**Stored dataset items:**
• • • • • • •

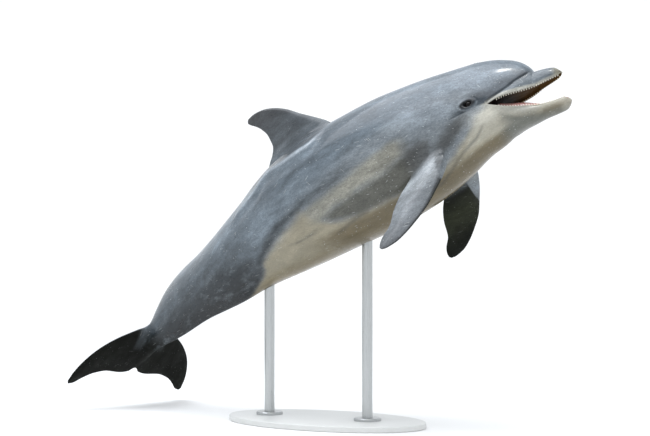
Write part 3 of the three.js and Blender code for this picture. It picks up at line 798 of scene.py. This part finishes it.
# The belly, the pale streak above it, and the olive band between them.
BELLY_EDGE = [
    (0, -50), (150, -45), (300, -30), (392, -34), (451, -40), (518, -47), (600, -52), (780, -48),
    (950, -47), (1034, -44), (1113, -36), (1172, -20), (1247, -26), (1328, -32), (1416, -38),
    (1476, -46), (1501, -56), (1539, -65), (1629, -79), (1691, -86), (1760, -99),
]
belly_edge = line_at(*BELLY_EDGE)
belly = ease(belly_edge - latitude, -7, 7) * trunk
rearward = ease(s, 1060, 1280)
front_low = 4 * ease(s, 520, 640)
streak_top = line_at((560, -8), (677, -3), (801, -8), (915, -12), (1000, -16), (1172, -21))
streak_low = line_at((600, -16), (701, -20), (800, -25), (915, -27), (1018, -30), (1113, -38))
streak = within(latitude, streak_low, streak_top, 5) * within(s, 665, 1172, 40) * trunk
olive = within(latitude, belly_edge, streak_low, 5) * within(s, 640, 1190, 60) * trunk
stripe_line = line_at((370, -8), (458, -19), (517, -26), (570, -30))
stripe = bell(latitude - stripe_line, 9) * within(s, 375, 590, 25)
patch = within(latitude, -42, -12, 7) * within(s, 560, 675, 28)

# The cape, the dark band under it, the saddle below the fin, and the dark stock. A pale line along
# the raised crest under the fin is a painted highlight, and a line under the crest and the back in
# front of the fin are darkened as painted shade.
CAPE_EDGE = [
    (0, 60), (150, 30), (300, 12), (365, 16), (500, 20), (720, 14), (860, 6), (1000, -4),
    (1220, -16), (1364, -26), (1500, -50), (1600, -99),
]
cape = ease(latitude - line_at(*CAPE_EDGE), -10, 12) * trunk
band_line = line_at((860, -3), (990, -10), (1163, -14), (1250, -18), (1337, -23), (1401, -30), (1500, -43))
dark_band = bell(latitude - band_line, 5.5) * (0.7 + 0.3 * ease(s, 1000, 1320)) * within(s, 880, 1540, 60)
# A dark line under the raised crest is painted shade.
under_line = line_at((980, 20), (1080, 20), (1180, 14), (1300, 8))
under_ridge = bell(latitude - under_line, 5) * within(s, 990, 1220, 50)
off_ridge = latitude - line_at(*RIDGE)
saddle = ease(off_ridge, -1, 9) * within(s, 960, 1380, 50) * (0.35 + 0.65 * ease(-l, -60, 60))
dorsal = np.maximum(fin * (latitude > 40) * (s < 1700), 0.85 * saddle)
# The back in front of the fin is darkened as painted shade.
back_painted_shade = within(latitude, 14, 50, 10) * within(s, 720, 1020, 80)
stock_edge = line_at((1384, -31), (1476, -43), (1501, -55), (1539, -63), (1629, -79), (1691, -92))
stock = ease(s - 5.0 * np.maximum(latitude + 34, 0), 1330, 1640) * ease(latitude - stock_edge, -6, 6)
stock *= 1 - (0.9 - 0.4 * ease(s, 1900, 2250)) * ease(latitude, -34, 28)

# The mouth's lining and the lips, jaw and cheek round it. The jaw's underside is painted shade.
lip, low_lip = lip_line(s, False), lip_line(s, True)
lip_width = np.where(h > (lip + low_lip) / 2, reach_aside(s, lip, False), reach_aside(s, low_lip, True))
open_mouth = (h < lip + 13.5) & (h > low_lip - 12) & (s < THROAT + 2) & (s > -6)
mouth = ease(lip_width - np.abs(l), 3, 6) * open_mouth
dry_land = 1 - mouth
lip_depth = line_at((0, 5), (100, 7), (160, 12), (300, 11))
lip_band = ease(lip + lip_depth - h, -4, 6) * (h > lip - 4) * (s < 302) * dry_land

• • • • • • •

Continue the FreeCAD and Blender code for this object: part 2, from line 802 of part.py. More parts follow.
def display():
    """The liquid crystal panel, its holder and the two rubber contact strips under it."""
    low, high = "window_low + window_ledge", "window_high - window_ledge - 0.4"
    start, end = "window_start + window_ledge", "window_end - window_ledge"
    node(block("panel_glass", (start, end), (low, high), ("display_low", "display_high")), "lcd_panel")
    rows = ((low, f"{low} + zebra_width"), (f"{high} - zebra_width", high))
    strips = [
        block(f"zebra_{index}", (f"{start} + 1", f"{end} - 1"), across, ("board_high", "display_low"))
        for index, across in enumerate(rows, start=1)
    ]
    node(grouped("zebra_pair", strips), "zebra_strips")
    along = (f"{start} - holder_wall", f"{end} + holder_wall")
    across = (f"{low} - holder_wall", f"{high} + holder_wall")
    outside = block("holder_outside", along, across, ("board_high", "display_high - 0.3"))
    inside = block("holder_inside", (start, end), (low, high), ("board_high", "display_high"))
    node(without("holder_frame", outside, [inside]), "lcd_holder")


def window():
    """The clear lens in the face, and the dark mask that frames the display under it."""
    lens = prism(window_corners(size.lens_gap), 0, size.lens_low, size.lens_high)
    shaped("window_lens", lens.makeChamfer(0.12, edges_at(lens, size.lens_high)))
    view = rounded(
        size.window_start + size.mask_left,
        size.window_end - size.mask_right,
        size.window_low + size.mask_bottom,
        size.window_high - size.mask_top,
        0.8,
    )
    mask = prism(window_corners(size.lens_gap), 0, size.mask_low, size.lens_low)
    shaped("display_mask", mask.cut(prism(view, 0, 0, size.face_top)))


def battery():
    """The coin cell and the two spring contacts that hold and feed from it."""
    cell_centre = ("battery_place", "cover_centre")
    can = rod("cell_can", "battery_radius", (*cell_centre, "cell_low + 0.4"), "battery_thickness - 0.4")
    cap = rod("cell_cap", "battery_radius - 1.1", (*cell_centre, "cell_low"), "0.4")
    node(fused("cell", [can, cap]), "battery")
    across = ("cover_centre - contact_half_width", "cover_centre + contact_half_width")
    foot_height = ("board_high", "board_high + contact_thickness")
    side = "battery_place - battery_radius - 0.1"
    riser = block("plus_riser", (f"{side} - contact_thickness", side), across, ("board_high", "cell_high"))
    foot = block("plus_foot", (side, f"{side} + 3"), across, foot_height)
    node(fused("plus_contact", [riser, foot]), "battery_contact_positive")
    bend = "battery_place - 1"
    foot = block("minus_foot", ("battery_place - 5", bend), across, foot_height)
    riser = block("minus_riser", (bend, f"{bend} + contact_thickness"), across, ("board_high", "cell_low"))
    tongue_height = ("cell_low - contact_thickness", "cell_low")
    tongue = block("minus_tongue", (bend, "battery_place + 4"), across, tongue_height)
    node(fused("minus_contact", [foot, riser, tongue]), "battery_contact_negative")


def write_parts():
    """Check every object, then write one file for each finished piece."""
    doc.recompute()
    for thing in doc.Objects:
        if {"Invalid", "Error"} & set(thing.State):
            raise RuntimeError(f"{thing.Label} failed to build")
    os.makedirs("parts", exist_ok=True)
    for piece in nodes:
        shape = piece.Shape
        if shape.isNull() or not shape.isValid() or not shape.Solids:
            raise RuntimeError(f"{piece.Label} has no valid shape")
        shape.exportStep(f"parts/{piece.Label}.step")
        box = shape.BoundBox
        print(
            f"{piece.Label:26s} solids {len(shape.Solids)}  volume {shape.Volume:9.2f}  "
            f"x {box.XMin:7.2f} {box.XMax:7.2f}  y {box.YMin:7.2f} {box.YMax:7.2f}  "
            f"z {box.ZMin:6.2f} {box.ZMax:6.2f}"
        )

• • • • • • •

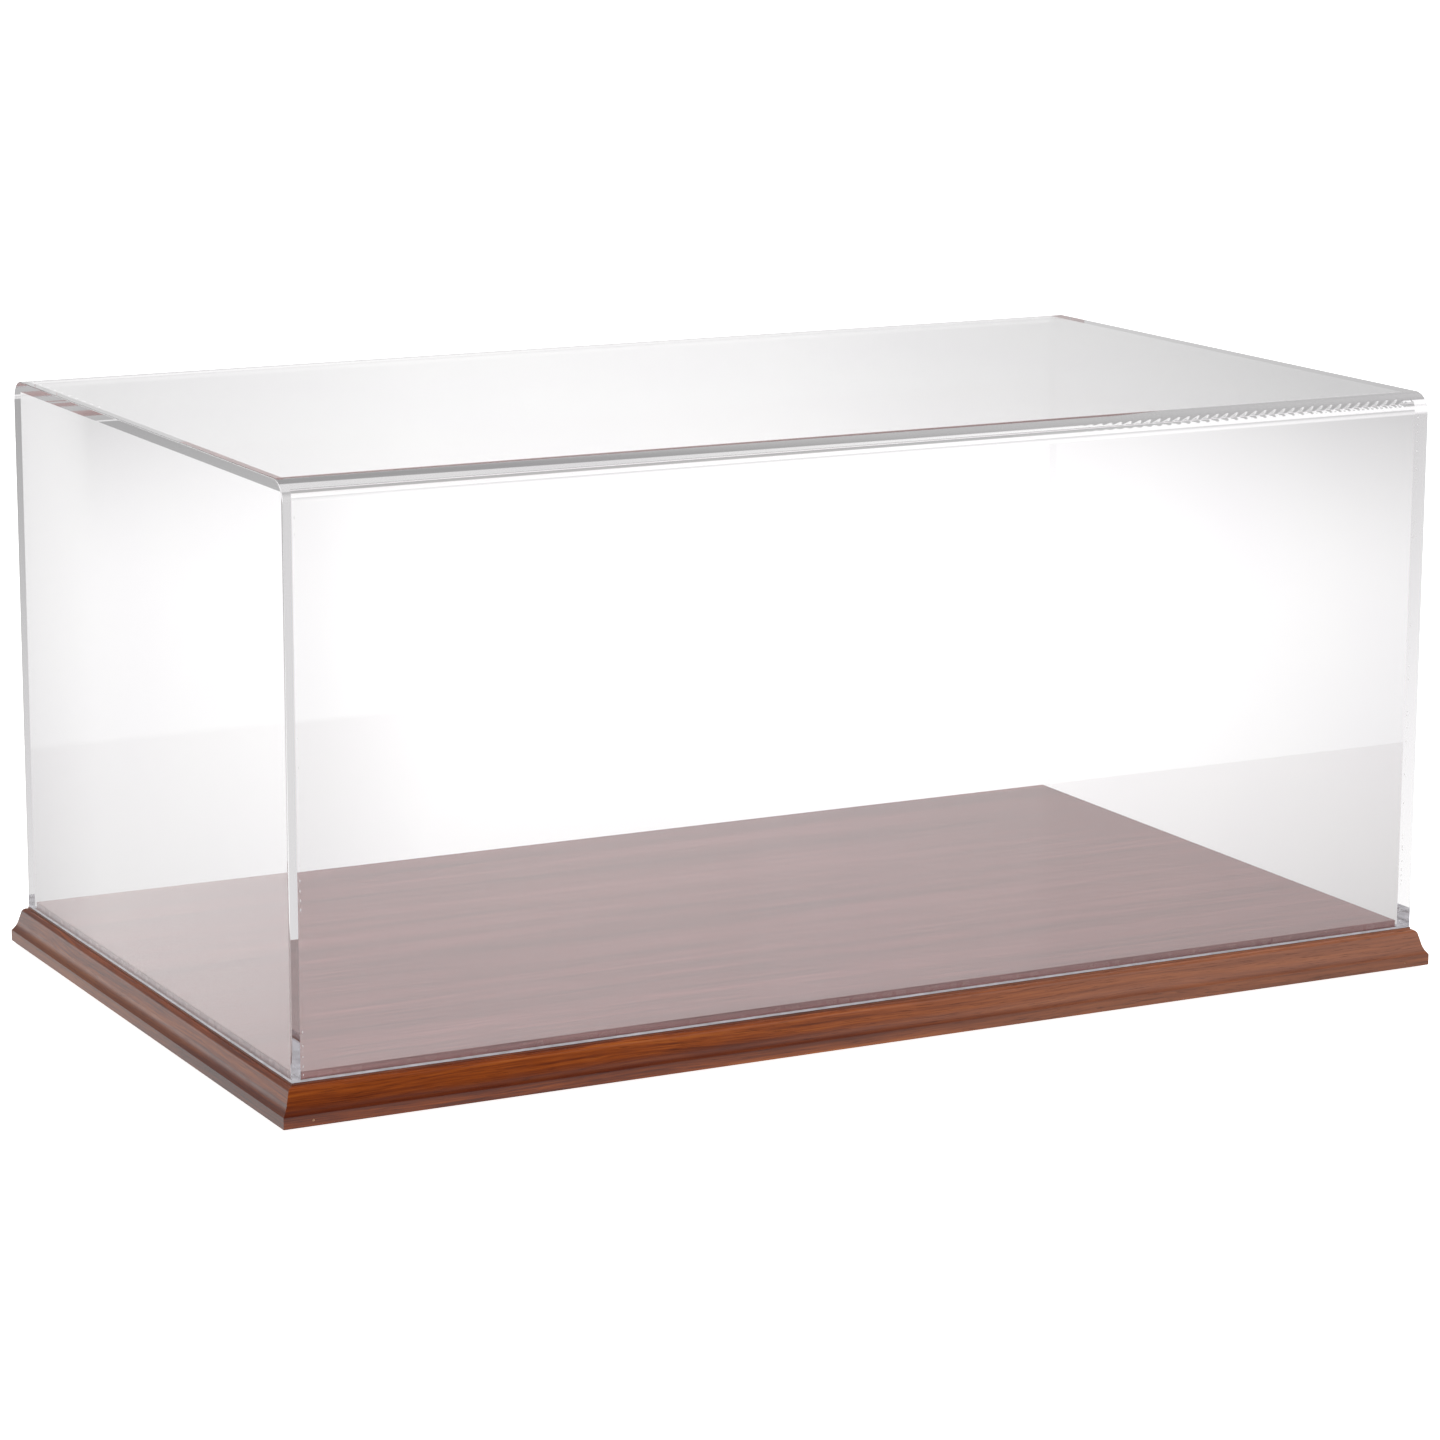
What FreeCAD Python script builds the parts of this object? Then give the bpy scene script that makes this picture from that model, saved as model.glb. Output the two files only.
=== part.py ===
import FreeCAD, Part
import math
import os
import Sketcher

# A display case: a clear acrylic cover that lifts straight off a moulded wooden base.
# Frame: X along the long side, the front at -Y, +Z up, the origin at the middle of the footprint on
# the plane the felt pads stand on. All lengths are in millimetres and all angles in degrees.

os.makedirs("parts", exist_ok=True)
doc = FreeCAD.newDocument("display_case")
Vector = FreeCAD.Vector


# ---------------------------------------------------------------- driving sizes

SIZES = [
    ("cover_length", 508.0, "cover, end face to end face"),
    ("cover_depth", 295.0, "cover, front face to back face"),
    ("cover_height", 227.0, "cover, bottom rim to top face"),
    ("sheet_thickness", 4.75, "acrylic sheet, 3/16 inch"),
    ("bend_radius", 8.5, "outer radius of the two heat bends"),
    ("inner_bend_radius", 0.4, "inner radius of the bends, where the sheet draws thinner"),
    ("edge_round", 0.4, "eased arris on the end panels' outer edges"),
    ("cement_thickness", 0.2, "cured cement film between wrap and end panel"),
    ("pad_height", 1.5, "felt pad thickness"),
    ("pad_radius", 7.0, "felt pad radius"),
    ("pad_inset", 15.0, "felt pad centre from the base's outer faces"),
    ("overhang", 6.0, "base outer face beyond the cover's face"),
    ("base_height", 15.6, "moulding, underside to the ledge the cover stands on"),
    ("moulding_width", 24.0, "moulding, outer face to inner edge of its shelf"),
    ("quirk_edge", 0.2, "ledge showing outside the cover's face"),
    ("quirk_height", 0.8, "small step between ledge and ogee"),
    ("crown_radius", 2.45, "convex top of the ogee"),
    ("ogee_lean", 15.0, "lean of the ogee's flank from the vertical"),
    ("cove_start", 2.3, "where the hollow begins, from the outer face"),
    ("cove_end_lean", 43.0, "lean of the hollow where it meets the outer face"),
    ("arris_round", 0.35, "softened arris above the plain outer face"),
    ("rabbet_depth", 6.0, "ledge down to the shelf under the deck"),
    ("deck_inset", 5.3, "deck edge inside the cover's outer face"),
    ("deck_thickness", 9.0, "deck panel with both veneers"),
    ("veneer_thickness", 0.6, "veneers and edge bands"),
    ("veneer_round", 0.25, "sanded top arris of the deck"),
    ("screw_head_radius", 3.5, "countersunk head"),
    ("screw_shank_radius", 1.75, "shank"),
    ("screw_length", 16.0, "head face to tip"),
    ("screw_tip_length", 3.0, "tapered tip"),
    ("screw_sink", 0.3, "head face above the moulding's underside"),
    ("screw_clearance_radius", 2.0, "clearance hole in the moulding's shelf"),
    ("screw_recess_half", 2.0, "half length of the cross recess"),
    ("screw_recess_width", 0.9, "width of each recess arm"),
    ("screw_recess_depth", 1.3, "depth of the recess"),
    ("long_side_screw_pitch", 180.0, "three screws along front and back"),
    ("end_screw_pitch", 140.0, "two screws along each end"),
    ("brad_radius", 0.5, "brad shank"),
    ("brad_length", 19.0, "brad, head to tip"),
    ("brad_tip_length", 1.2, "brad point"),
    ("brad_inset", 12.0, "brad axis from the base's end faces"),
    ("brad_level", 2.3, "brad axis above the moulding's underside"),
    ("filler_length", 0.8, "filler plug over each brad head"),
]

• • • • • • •

Work out how many lines above have the string "three" in them, and give only the number.

**Written solution:** 2